Records:
╔══

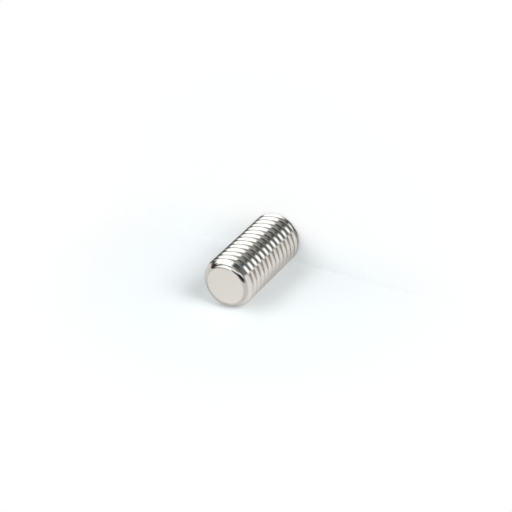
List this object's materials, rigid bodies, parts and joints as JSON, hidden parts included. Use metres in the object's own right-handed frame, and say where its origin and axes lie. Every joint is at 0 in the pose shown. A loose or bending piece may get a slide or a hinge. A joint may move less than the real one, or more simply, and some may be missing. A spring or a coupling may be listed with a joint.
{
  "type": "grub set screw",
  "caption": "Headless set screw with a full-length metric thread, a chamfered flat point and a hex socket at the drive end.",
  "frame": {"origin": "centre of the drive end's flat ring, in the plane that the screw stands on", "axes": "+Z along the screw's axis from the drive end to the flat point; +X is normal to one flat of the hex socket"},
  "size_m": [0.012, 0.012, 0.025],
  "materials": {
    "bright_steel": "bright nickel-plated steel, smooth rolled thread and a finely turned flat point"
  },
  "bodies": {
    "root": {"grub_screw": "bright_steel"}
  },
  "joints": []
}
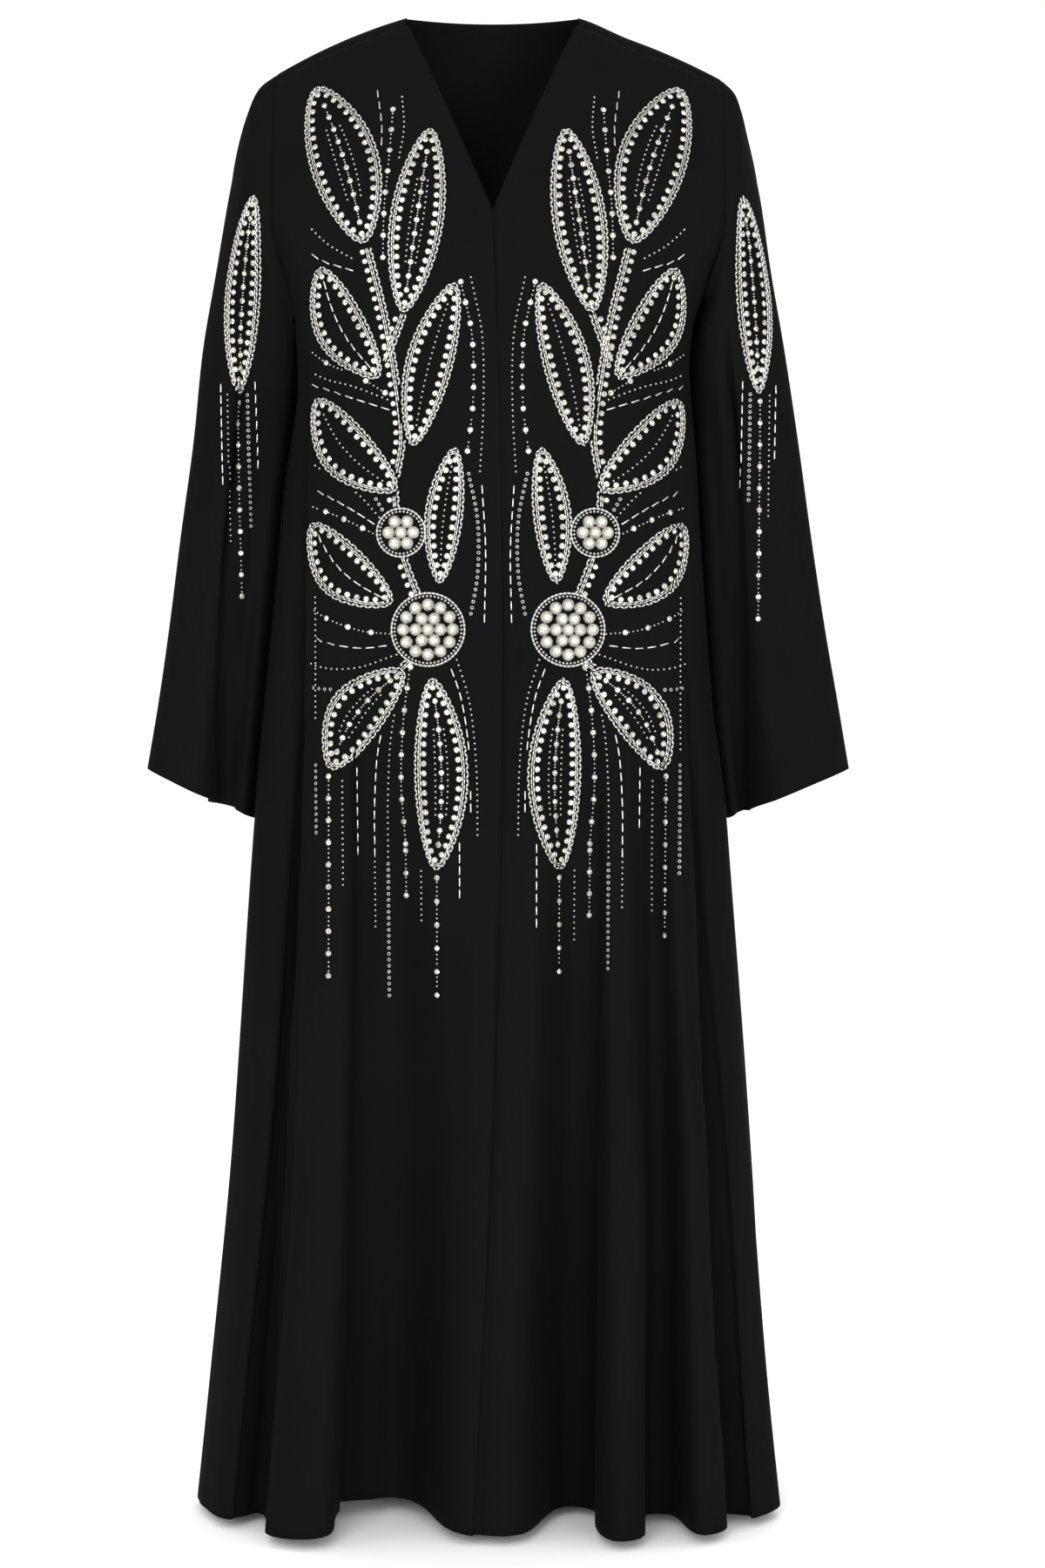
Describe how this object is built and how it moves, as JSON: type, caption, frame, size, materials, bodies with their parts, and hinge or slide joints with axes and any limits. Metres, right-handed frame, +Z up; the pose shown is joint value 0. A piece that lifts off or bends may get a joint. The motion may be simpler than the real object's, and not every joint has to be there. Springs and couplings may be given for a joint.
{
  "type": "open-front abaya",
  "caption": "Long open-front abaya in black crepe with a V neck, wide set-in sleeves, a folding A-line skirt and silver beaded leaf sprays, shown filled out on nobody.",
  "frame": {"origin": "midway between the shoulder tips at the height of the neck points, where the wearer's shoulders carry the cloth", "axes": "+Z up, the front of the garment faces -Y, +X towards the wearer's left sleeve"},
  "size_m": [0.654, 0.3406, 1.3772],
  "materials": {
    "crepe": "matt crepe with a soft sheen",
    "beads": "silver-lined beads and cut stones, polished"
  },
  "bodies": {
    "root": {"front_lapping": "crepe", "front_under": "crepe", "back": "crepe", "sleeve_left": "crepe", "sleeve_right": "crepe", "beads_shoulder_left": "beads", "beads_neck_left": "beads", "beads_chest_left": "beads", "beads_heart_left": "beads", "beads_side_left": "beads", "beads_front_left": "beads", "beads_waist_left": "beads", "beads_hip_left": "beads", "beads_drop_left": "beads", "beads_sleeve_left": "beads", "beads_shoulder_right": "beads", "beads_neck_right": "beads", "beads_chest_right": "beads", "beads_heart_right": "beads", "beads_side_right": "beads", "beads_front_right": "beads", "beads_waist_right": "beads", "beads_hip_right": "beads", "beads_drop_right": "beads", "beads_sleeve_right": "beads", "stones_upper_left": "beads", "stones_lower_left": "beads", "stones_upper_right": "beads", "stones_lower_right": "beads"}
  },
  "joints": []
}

╚══

Work instructions:
Please quote the data above in full, with no line missing.

Full response:
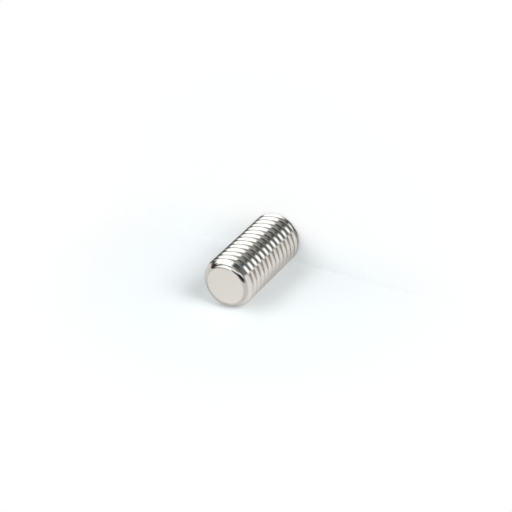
List this object's materials, rigid bodies, parts and joints as JSON, hidden parts included. Use metres in the object's own right-handed frame, and say where its origin and axes lie. Every joint is at 0 in the pose shown. A loose or bending piece may get a slide or a hinge. A joint may move less than the real one, or more simply, and some may be missing. A spring or a coupling may be listed with a joint.
{
  "type": "grub set screw",
  "caption": "Headless set screw with a full-length metric thread, a chamfered flat point and a hex socket at the drive end.",
  "frame": {"origin": "centre of the drive end's flat ring, in the plane that the screw stands on", "axes": "+Z along the screw's axis from the drive end to the flat point; +X is normal to one flat of the hex socket"},
  "size_m": [0.012, 0.012, 0.025],
  "materials": {
    "bright_steel": "bright nickel-plated steel, smooth rolled thread and a finely turned flat point"
  },
  "bodies": {
    "root": {"grub_screw": "bright_steel"}
  },
  "joints": []
}
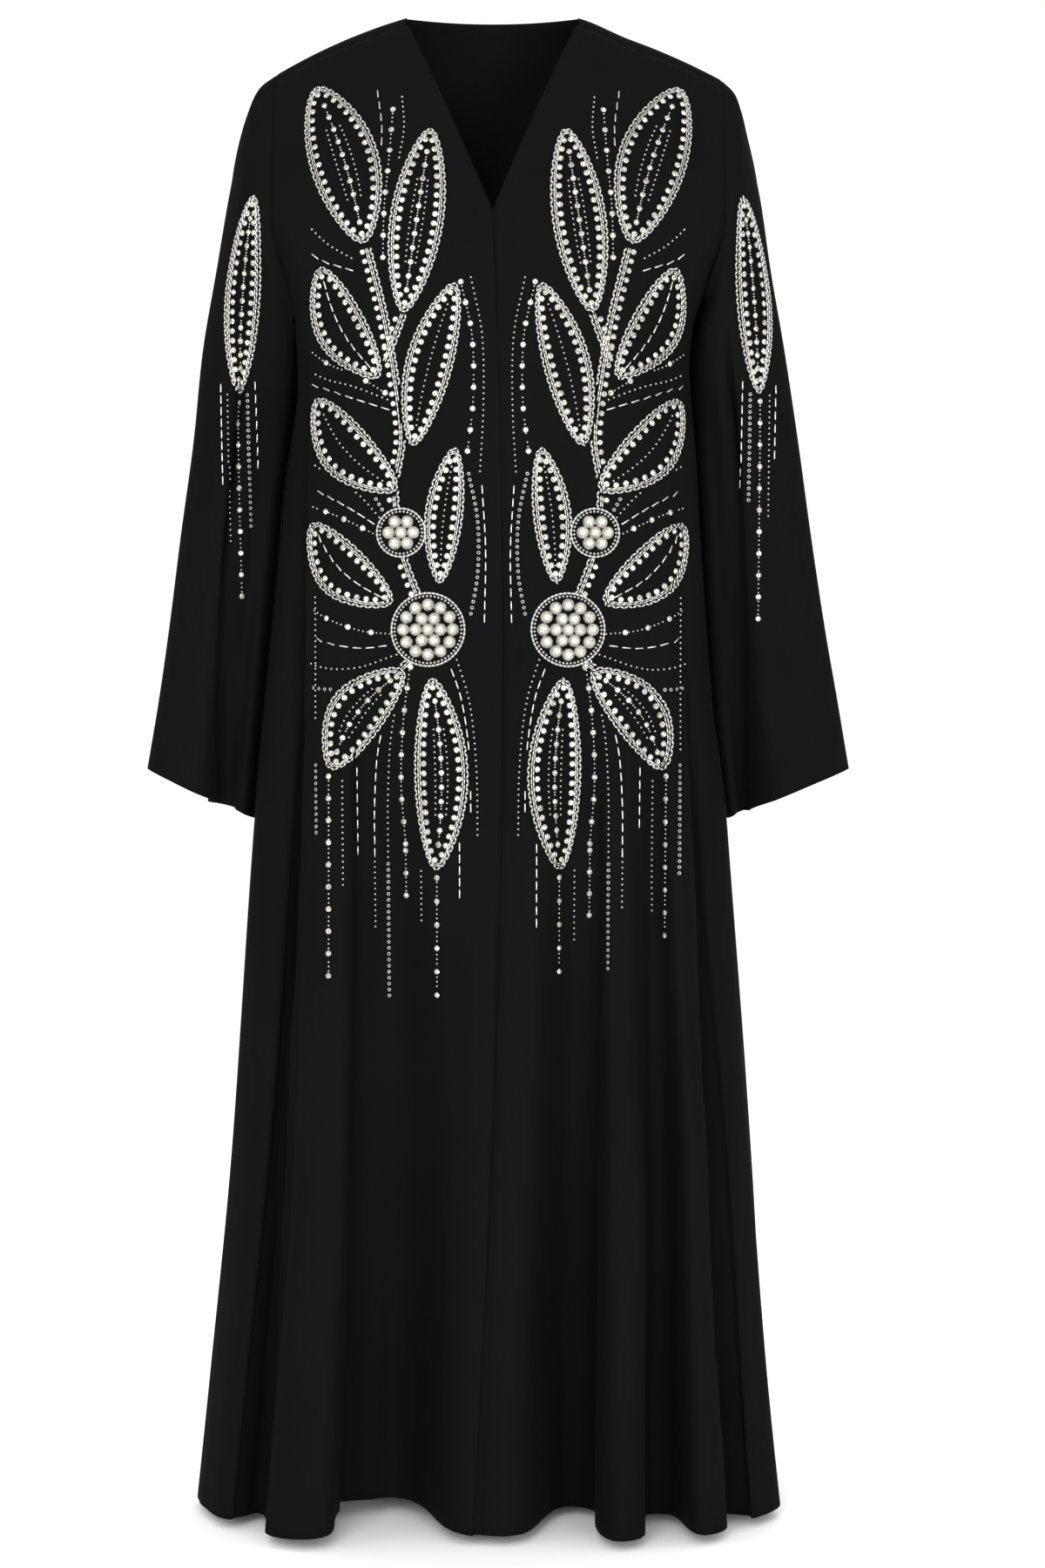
Describe how this object is built and how it moves, as JSON: type, caption, frame, size, materials, bodies with their parts, and hinge or slide joints with axes and any limits. Metres, right-handed frame, +Z up; the pose shown is joint value 0. A piece that lifts off or bends may get a joint. The motion may be simpler than the real object's, and not every joint has to be there. Springs and couplings may be given for a joint.
{
  "type": "open-front abaya",
  "caption": "Long open-front abaya in black crepe with a V neck, wide set-in sleeves, a folding A-line skirt and silver beaded leaf sprays, shown filled out on nobody.",
  "frame": {"origin": "midway between the shoulder tips at the height of the neck points, where the wearer's shoulders carry the cloth", "axes": "+Z up, the front of the garment faces -Y, +X towards the wearer's left sleeve"},
  "size_m": [0.654, 0.3406, 1.3772],
  "materials": {
    "crepe": "matt crepe with a soft sheen",
    "beads": "silver-lined beads and cut stones, polished"
  },
  "bodies": {
    "root": {"front_lapping": "crepe", "front_under": "crepe", "back": "crepe", "sleeve_left": "crepe", "sleeve_right": "crepe", "beads_shoulder_left": "beads", "beads_neck_left": "beads", "beads_chest_left": "beads", "beads_heart_left": "beads", "beads_side_left": "beads", "beads_front_left": "beads", "beads_waist_left": "beads", "beads_hip_left": "beads", "beads_drop_left": "beads", "beads_sleeve_left": "beads", "beads_shoulder_right": "beads", "beads_neck_right": "beads", "beads_chest_right": "beads", "beads_heart_right": "beads", "beads_side_right": "beads", "beads_front_right": "beads", "beads_waist_right": "beads", "beads_hip_right": "beads", "beads_drop_right": "beads", "beads_sleeve_right": "beads", "stones_upper_left": "beads", "stones_lower_left": "beads", "stones_upper_right": "beads", "stones_lower_right": "beads"}
  },
  "joints": []
}